The Future of Financial Transparency: Trends and Tools
The landscape is evolving, making transparency easier and more expected.
Technology as an Enabler
Modern Business Intelligence (BI) platforms like Tableau, Power BI, or Looker allow companies to create real-time, interactive dashboards that can be securely shared with employees. Cloud-based accounting software provides up-to-date financial snapshots. These tools demystify data and make regular communication seamless.
The Rising Stakeholder Capitalism Movement
Environmental, Social, and Governance (ESG) reporting and the broader stakeholder capitalism movement are formalizing transparency expectations. Investors, employees, and regulators are increasingly demanding clear data on a company's impact beyond shareholders. Proactive transparency in these areas is becoming a marker of a modern, responsible, and forward-thinking enterprise.

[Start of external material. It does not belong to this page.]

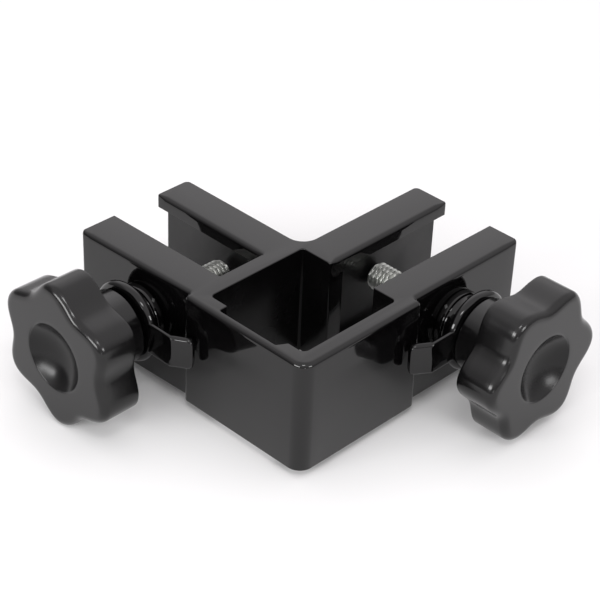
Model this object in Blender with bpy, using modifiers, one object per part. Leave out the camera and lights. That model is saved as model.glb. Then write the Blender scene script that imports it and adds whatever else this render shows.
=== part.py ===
"""Corner clamp bracket: a square tube socket with two screw clamps at right angles.

The moulded body lies flat with +Z up. It is drawn with its outer front corner at zero, and
main() then moves the socket's centre line on to the origin. One pair of arms runs along +X and
the other along +Y. Each clamp is a star knob on a 3/8 inch stud, a lock lever, and the two hex
nuts that they run on. Lengths are in millimetres, turned to metres by MM.
"""

from math import cos, pi, radians, sin, sqrt, tan

import bmesh
import bpy
from mathutils import Matrix, Vector

MM = 0.001
GAP = 0.3                    # clearance between neighbouring pieces

# Body, seen from above
HEIGHT = 39.7
WALL = 6.0                   # socket wall
SOCKET = 40.0                # square opening for a 38 mm (1 1/2 inch) tube
BLOCK = WALL + SOCKET + WALL
SOCKET_FAR = WALL + SOCKET
CENTRE = WALL + SOCKET / 2
STEP = {"left": 2.4, "right": 2.8}        # the arms stand back this far from the block's faces
STEP_END = {"left": 0.6, "right": 2.6}    # and this far at their ends
FRONT_ARM_IN = 15.5          # inner face of the front arms at the block
FRONT_ARM_TIP = 14.7         # and at their ends
JAW_IN = 33.75               # inner face of the rear arms' lips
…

Conclusion: Making the Strategic Choice
Financial transparency is no longer a soft, optional "nice-to-have" for progressive companies. In the 2025 business climate, it is a hard, strategic imperative. It is the most powerful tool you have to build a resilient organization where trust is the default, not the exception. The initial discomfort of sharing more than you're used to is far outweighed by the compounding returns: a fiercely loyal team, confident investors, devoted customers, and a culture that can adapt and thrive amidst uncertainty. Your financial data tells your company's story. The choice is whether you let that story be whispered in closed rooms or whether you narrate it clearly and confidently to everyone who has a stake in your journey. Unlock that trust, and you unlock your company's greatest, most enduring asset.